Good news everyone, looks like you are in for a surprise with tonight’s post! Unless you happen to live in southern Central America or a large swatch of South America, in which case I probably overplayed the hype for just a Dove.
However, if you are not from those specified places I get to introduce you to …well, a Dove which you probably deduced from the general shape of our featured feathered friend. A relatively small rounded profile sitting atop a plump chest walking along the ground – yeah, definitely a Dove. The shape may be similar to the local variety you may be used to, but maybe the colors are throwing you off a bit.
Hit the jump to discover what kind of Dove this is!
This isn’t “your average ordinary everyday dude”. Confession, not positive if this is a dude or dudette, but according to the references the male is more rufous than the female (she has more grey and standard brown hues) and has more contrast between the head coloring and the body. Audubon’s website chose to lead with a juvenile photo for some strange region, but did have some distinguishing shots in their gallery – they also didn’t bother to provide a region map and allocated exactly three sentences for its profile.
While I dig up some interesting facts about our little bird, let’s take a step back and provide some background on how he came to be in my tin. First off, we found him during our Texas exploration trip in January. As mentioned in the previous post, I was keeping an eye on the rare bird alerts for the various sites we had planned to visit down there.
There were two birds that caught my eye at Bentsen-Rio Grande Valley State Park. One was the Blue Bunting – an empty box on my bird list. Sorry, like the Rose-Throated Becard at Quinta Mazatlan, no Blue Bunting made its way into the tin. Not a huge miss as their region maps indicate they migrate through that area so maybe next year.
The one that really got me excited was the Ruddy Ground Dove and folks, you are looking right at it. Naturally, it wasn’t keeping a regular hourly routine, but was at least being seen and reported consistently through to the first day we made it to the park. The very helpful visitor center staff confirmed it was still hanging around and directed us to the first feeder area.
Linda gave me the stern “don’t be a crazy birder and sprint out of the center” look. Yes, the same look she gave me at Quinta and the same look she gives whenever she sees my inner excitement reaching dangerous (translated embarrassing) levels. I sheepishly looked down and we made our controlled progression to the specified feeders. There were a few birders there when we arrived who promptly informed us it had been there earlier, but had not been seen for a while. Telling you, this is why you should accept your fate and RUN to the spot hehehe.

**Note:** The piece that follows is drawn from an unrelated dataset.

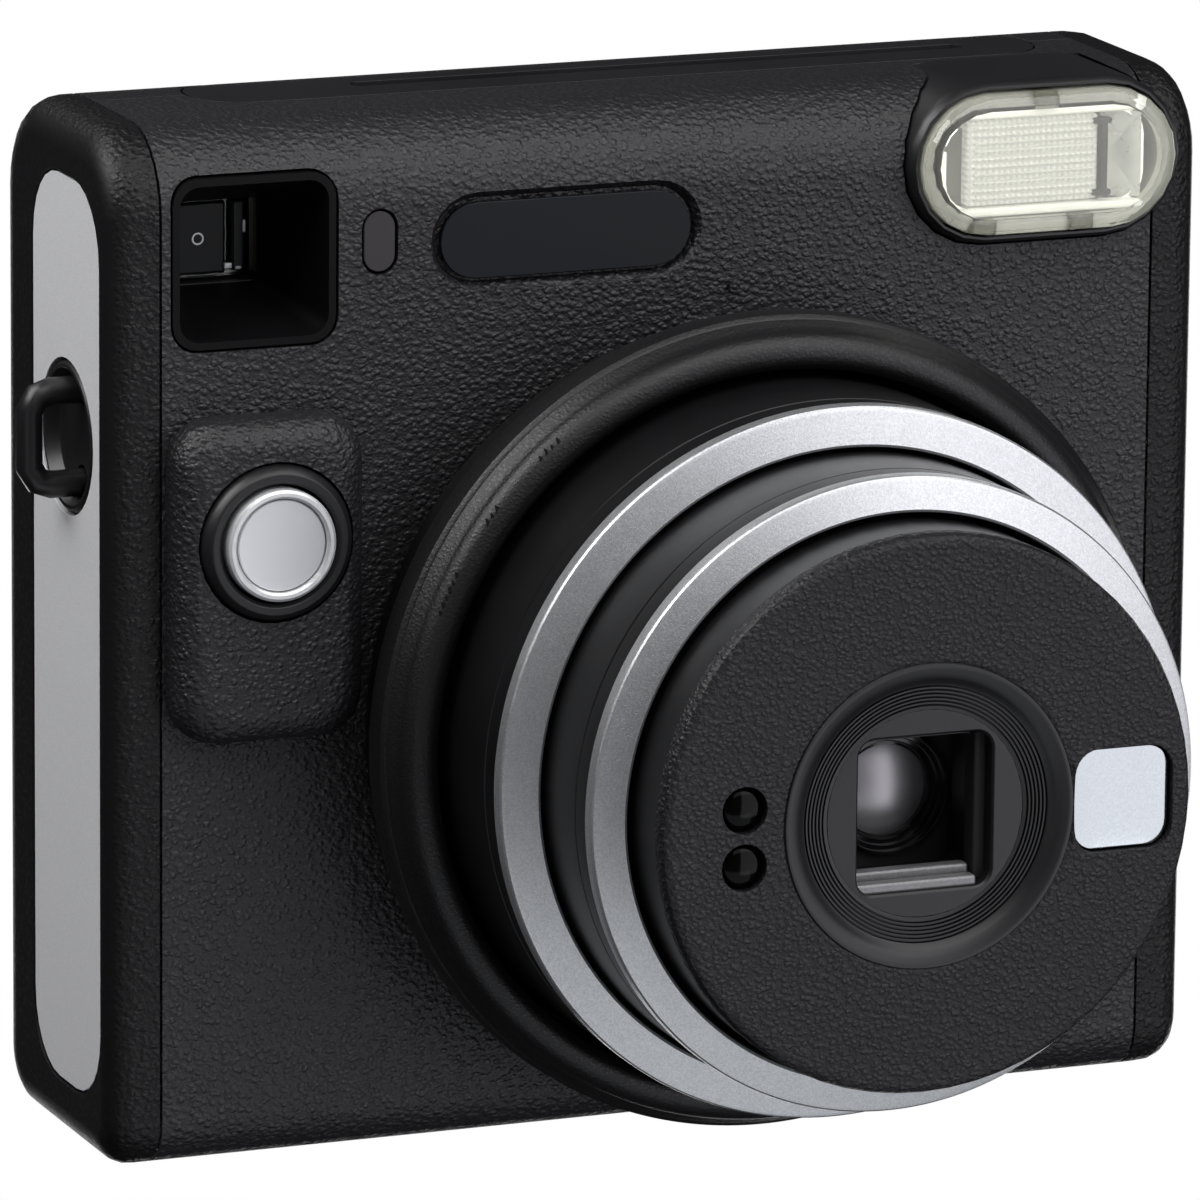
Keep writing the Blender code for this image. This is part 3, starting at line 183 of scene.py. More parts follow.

We gave it a good effort, but alas, no luck. Disappointed, we made a quick round of the key spots in the park and headed out. The drizzle had turned to rain and it felt like a good time to go get waffles. Spent the next day getting the Elegant Trogon (link here). With luck restored, we made another run at the Ruddy. On our way to the feeders we find out from another birder (running back after his friend at the visitor center) that it was just there. This time we hurried over there to learn we MISSED it by 30 seconds. We set up camp to wait this sucker out.
Slowly a guy walks up and takes a seat near us. He looked a bit dejected which was confirmed 20 minutes later when he told someone on the phone he had missed the bird thanks to leaving and going to the bathroom earlier – he was the guy the other birder was running after. We sat and commiserated a bit. He actually told me what features to look for that turned out to be extremely helpful. Sometime later, I spotted the Ruddy hanging out on the ground with the Incas. Two happy birders started working their shutters at blistering speeds.
From the shot a couple back, you can tell the Ruddy is a small Dove roughly the size of the Inca (link here). Beyond the region info, that is the sum total I knew about this visitor from the South. Took Mr. B.’s advice, grit my teeth and headed over to Wikipedia so I could give you a few more facts about the Ruddy Ground Dove.
There have been other incidental sightings along the south eastern border usually during winter months. They are primarily seed eaters. Wikipedia stated that the female is all brown which is contrary to the Audubon description. They are supposedly aggressive with each other. This specimen was getting along quite well with the other Incas, Common Grounds and White-Tipped Doves that were busy cleaning up under the feeders.
Well, that is pretty much all I have for you. Super stoked to officially add it to my bird list even if it is not technically considered a North American bird. Hope you enjoyed a new friend from the South.